Marcela Papežová on her way back from Rudolfov, 1974 (ABS archive) cut-out
Marcela Papežová on her way back from Rudolfov, 1974 (ABS archive) cut-out
photo: ABS archive (H2-1-II i.j. 351_f112173)

Marcela Papežová, née Škoulová, was born on 1 August 1952 in Prague. Her father, Václav Škoula, was a lieutenant colonel in military intelligence, and her mother, Květoslava, worked as a speaker in a crematorium. During her childhood she lived with her parents and brother for two years in Moscow, where her father worked at the Czechoslovak embassy. In 1968 she experienced the invasion of the Warsaw Pact troops and her first big sobering up. She married Zdeněk Papež, who was active in the Prague underground, and together they participated in cultural events of the independent scene. In March 1974, they went to a concert of the band The Plastic People of the Universe in Rudolfov near České Budějovice, where Marcela Papežová was the victim of a brutal intervention by the security forces.
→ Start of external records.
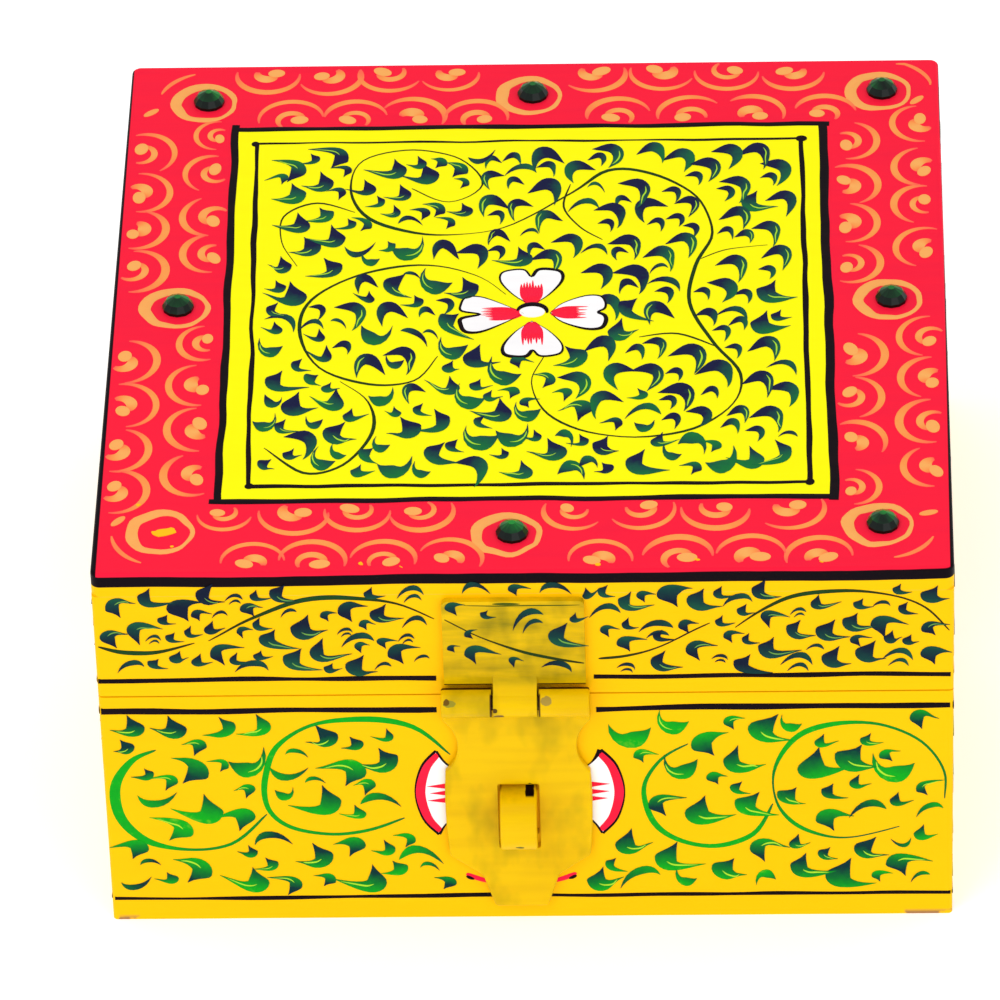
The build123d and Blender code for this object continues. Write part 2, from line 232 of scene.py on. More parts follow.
def wood_colour(g, along):
    """Pale ply: bands along one axis, with fine pores."""
    scale = [18 if axis == along else 160 for axis in "xyz"]
    grain = g.noise(1.0, 4.0, g.stretched(*scale)) * 0.75 + g.noise(6.0, 2.0, g.stretched(*scale)) * 0.35
    return g.ramp(grain, (0.38, WOOD_DARK), (0.62, WOOD_PALE)), grain


def brushed(g, colour, shade, amount=0.5):
    """Enamel laid on with a brush: faint streaks and thin places."""
    streaks = g.noise(1.0, 3.0, g.stretched(35, 420, 420))
    thin = g.step(streaks * 0.5 + g.noise(60.0, 3.0) * 0.5, 0.45, 0.75) * amount
    return g.mix(thin, colour, shade), streaks


def plain_wood(name, along):
    g = Graph(name)
    colour, grain = wood_colour(g, along)
    g.bump(grain, 0.25, 0.0003)
    return g.finish(colour, 0.72)


def wall_paint(name, along):
    """Yellow enamel outside and on the edges, bare ply inside, a little wood showing at the feet."""
    g = Graph(name)
    wood, grain = wood_colour(g, along)
    paint, streaks = brushed(g, SIDE_YELLOW, SIDE_SHADE, 0.6)
    edge = g.math("MAXIMUM", abs(g.axis("X")), abs(g.axis("Y"))) + (g.noise(90.0) - 0.5) * 0.006
    colour = g.mix(g.step(edge, (half - 2.4) * MM, (half - 1.6) * MM), wood, paint)
    corner = g.math("MINIMUM", abs(g.axis("X")), abs(g.axis("Y")))
    low = g.step(g.axis("Z"), 0.0012, 0.0004)
    worn = low * g.step(g.noise(120.0), 0.5, 0.54) * g.step(corner, 0.062, 0.066)
    g.bump(streaks * 0.6 + grain * 0.4, 0.22, 0.00025)
    return g.finish(g.mix(worn, colour, WOOD_DARK), 0.42)


def top_paint():
    """The lid's board: red above, a black band round its edge, yellow below that, bare ply under."""
    g = Graph("top_board_paint")
    red, streaks = brushed(g, RED, (236, 22, 62), 0.5)
    yellow, _ = brushed(g, SIDE_YELLOW, SIDE_SHADE, 0.6)
    wood, grain = wood_colour(g, "x")
    z = g.axis("Z")
    height = z + (g.noise(28.0) - 0.5) * 0.0012 + g.axis("X") * -0.003      # the band wanders and slants
    colour = g.mix(g.step(height, (top_z - 2.8) * MM, (top_z - 2.7) * MM), yellow, BLACK)
    left = g.axis("X") * -1.0 + g.axis("Y") * -0.004
    right = g.axis("X") + g.axis("Y") * -0.007
    edges = g.math("MAXIMUM", g.step(left, (half - 0.75) * MM, (half - 0.65) * MM),
                   g.step(right, (half - 0.25) * MM, (half - 0.15) * MM))
    above = g.step(height, (top_z - 0.6) * MM, (top_z - 0.45) * MM) * (1.0 - edges)
    colour = g.mix(above, colour, red)
    g.bump(streaks + grain * 0.3, 0.15, 0.0002)
    return g.finish(g.mix(g.step(z, (board_low.z + 0.05) * MM, board_low.z * MM), colour, wood), 0.4)


def enamel(name, colour, shade, roughness=0.42, amount=0.5):
    g = Graph(name)
    mixed, streaks = brushed(g, colour, shade, amount)
    g.bump(streaks, 0.15, 0.0002)
    return g.finish(mixed, roughness)


def toned(name, *stops):
    """Brush marks whose colour runs from one end of the ramp to the other along the mark."""
    g = Graph(name)
    tone = g.math("ADD", g.attribute("tone"), (g.noise(900.0, 2.0) - 0.5) * 0.22, clamp=True)
    g.bump(g.noise(1600.0, 2.0), 0.15, 0.0001)
    return g.finish(g.ramp(tone, *stops), 0.4)


def hasp_paint():
    """Yellow enamel over sheet steel: olive smears of half-dry green, painted shade in the gaps between the
    knuckles and under the leaf, a painted shadow at the staple's slot, and a few chips."""
    g = Graph("hasp_paint")
    paint, streaks = brushed(g, (234, 190, 0), (216, 168, 0), 0.8)
    z, aside = g.axis("Z"), abs(g.axis("X") - hasp_x * MM)
    across, aslant = g.noise(1.0, 4.0, g.stretched(70, 70, 420)), g.noise(1.0, 3.0, g.stretched(130, 130, 70))
    on_leaf = g.step(z, 0.0552, 0.0562)
    smear = g.step(across, 0.3, 0.8) * on_leaf * 0.62 + g.step(aslant, 0.48, 0.72) * 0.46
    colour = g.mix(smear, paint, (120, 112, 10))
    # Painted shade: dark brown in the narrow gaps between the knuckles and along the seam under the leaf.
    outer = g.step(aside, 0.0038, 0.0041)                   # beyond the middle knuckle
    rolled = g.step(z, 0.0541, 0.0543) * g.step(g.axis("Y"), -0.0774, -0.0772)
    seam_shade = g.step(z, 0.05525, 0.05515) * rolled * outer
    gap = outer * g.step(aside, 0.00455, 0.0043) * g.step(z, 0.0548, 0.0546) * g.step(z, 0.0492, 0.0496)
    colour = g.mix(g.math("MAXIMUM", seam_shade, gap), colour, (58, 28, 8))
    left = hasp_x - hasp_half
    for x, up, wide, high, bare in ((left + 1.8, 53.6, 1.3, 0.5, (150, 140, 40)),
                                    (left + 1.0, 53.9, 0.5, 0.5, (110, 80, 20)),
                                    (hasp_x + 5.5, 53.9, 0.9, 0.6, (168, 140, 58)),
                                    (hasp_x - 2.9, 50.7, 1.0, 0.6, (118, 92, 50)),
                                    (hasp_x - 3.6, 52.3, 0.45, 0.5, (84, 60, 20)),
                                    (hasp_x + 0.3, 22.0, 0.8, 0.36, (96, 96, 0)),
                                    (hasp_x - 2.7, 19.6, 0.7, 0.3, (120, 60, 10))):
        colour = g.mix(g.spot(x, up, wide, high), colour, bare)
    # Painted shadow: a black spot where the gap between the staple's crown and the slot's top edge lies in
    # shade.
    slot_shadow = g.spot(hasp_x + 2.0, 31.2, 0.8, 1.3, 0.5) * g.step(g.axis("Y"), -0.0785, -0.0780)
    g.bump(streaks, 0.25, 0.0003)
    return g.finish(g.mix(slot_shadow, colour, BLACK), 0.36, coat=0.06)


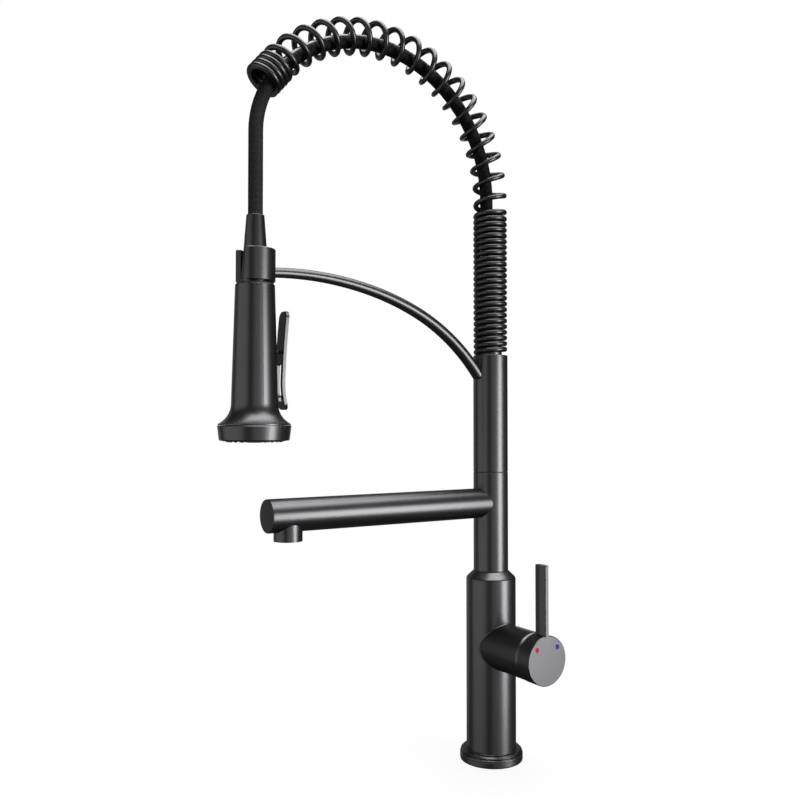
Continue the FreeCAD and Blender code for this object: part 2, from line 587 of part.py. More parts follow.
def paddle(shell):
    out, high = PADDLE_PIVOT
    y_axis = -REACH
    pin_y = y_axis + out
    inner_ear = 2.6
    outer_ear = 4.6
    bracket_half = inner_ear - 0.2
    block = box((-bracket_half, y_axis + 15.2, high - 1.9), (bracket_half, pin_y + 1.2, high + 1.9))
    block = block.cut(shell)
    block = block.cut(rod(PIN_R + FIT, (-9, pin_y, high), (9, pin_y, high)))
    save("paddle_bracket", block)

    front = [V(-20, y_axis + y, z) for y, z in PADDLE_FRONT]
    back = [V(-20, y_axis + y - PADDLE_THICK, z) for y, z in PADDLE_FRONT]
    edges = [Part.Arc(front[0], front[1], front[2]).toShape(),
             Part.Arc(front[2], front[3], front[4]).toShape(),
             Part.LineSegment(front[4], back[4]).toShape(),
             Part.Arc(back[4], back[3], back[2]).toShape(),
             Part.Arc(back[2], back[1], back[0]).toShape(),
             Part.LineSegment(back[0], front[0]).toShape()]
    plate = Part.Face(Part.Wire(edges)).extrude(V(40, 0, 0))
    low = PADDLE_FRONT[-1][1] + 0.1
    top = PADDLE_FRONT[0][1] - 0.1
    blank = box((-PADDLE_HALF, y_axis + 10, low), (PADDLE_HALF, y_axis + 40, top))
    plate = plate.common(blank.makeFillet(PADDLE_CORNER, through_edges(blank)))
    window = box((-WINDOW_HALF, y_axis + 10, WINDOW_LOW), (WINDOW_HALF, y_axis + 40, WINDOW_HIGH))
    plate = plate.cut(window.makeFillet(1.5, through_edges(window)))
    for side in (-1, 1):
        ear = rod(EAR_R, (side * inner_ear, pin_y, high), (side * outer_ear, pin_y, high))
        web_low = (min(side * inner_ear, side * outer_ear), pin_y, high - EAR_R)
        web_high = (max(side * inner_ear, side * outer_ear), y_axis + 22.2, high + EAR_R)
        plate = plate.fuse(ear).fuse(box(web_low, web_high))
    plate = plate.cut(rod(PIN_R + 0.03, (-9, pin_y, high), (9, pin_y, high)))
    save("spray_paddle", plate)
    save("paddle_pin", rod(PIN_R, (-outer_ear, pin_y, high), (outer_ear, pin_y, high)))

    plunger = rod(PLUNGER_R, (0, y_axis + 8.0, PLUNGER_Z), (0, y_axis + PLUNGER_END, PLUNGER_Z))
    tip = Part.makeSphere(PLUNGER_R, V(0, y_axis + PLUNGER_END, PLUNGER_Z))
    save("spray_plunger", plunger.fuse(tip))
    turns = []
    for turn in range(4):
        turns.append(Part.makeTorus(1.2, 0.3, V(0, y_axis + 0.6 + 2.2 * turn, PLUNGER_Z), V(0, 1, 0)))
    save("plunger_spring", *turns)


foot()
body()
post()
cartridge()
lever()
spout()
column()
arm_and_dock()
spring()
hose()
hose_end()
paddle(sprayer())
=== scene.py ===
# %% [markdown]
# # A spring-neck kitchen tap
# The construction is already made: every piece of the tap stands in the frame at
# its real size. This lesson gives it its looks. The real tap is stainless steel
# with a satin black coating, so most of the work is in the edges, in the spring
# and the woven hose, and in light that shows a dark metal well.

# %% Load the frame
import bmesh
import bpy
import json
import math
from mathutils import Matrix, Vector


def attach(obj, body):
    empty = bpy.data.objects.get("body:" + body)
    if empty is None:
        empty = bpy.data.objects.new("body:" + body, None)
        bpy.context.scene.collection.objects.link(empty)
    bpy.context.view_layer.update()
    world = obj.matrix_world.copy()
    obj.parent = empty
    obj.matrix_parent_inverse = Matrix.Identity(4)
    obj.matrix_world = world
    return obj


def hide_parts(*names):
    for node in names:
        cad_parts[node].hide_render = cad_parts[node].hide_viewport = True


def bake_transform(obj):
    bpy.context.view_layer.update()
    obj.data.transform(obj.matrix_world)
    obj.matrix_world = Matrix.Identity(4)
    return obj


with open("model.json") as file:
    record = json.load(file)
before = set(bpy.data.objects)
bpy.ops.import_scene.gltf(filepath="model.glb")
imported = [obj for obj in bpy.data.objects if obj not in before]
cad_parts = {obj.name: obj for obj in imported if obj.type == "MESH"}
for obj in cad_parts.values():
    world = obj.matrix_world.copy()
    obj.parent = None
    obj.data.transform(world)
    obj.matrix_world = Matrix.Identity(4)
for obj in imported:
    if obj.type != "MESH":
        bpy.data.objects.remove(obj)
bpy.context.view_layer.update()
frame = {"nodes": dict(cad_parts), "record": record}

MM = 0.001

# %% [markdown]
# ## Camera
# The tap is seen from a little in front of its lever side, at about half its
# height, with a long lens. A camera that looks almost level keeps the column
# upright in the picture.

# %% Camera
camera_data = bpy.data.cameras.new("camera")
camera_data.sensor_width = 36.0           # mm
camera_data.lens = 39.536
camera = bpy.data.objects.new("camera", camera_data)
camera.location = (0.6164, -0.4910, 0.2970)
camera.rotation_euler = (math.radians(91.379), 0.0, math.radians(57.34))
bpy.context.scene.collection.objects.link(camera)
bpy.context.scene.camera = camera
TOWARDS_CAMERA = math.radians(-38.5)      # azimuth of the camera, seen from the column
print("camera", tuple(round(v, 3) for v in camera.location))

# %% [markdown]
# ## Studio
# A dark shiny tube shows nothing but the room around it. The room here is plain:
# a pale floor, one soft box to the right of the camera, one overhead, and dim wide
# ones to the left, in front and behind. The background is white to the camera, and
# to anything that mirrors what lies behind the tap.

# %% Soft boxes
MIDDLE_OF_TAP = Vector((0.0, -0.08, 0.3))


def soft_box(name, azimuth, elevation, distance, width, height, power):
    """Area lamp aimed at the middle of the tap; azimuth is counted from the camera's side."""
    data = bpy.data.lights.new(name, "AREA")
    data.shape = "RECTANGLE"
    data.size = width
    data.size_y = height
    data.energy = power
    lamp = bpy.data.objects.new(name, data)
    turn = TOWARDS_CAMERA + math.radians(azimuth)
    rise = math.radians(elevation)
    away = Vector((math.cos(turn) * math.cos(rise), math.sin(turn) * math.cos(rise), math.sin(rise)))
    lamp.location = MIDDLE_OF_TAP + away * distance
    lamp.rotation_euler = away.to_track_quat("Z", "Y").to_euler()
    bpy.context.scene.collection.objects.link(lamp)


soft_box("box_right", 68, -5.0, 2.4, 1.00, 1.42, 44)
soft_box("box_top", 100, 80, 1.9, 2.10, 2.10, 76)
soft_box("box_left", -58, -3, 2.4, 3.50, 2.40, 19)
soft_box("box_front", 30, -3, 2.6, 2.30, 2.20, 9)
soft_box("box_back", -138, 0, 2.6, 1.60, 2.40, 4)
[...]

She was physically assaulted and repeatedly interrogated. In the following years, she copied samizdat texts and provided background for persecuted friends. Together with her husband, they owned a share in a farm in Krašovice, which became a centre of underground life, but also a place of frequent police checks. From the age of thirty-three, she worked as a speaker at the Prague crematorium, where she still works. In 2025 she received an award from the Ministry of Defence of the Czech Republic for her participation in the Third Resistance. At the time of the interview (2025), she was living in Prague, still owned a share in a cottage in Krašovice and maintained friendships with former underground culture members.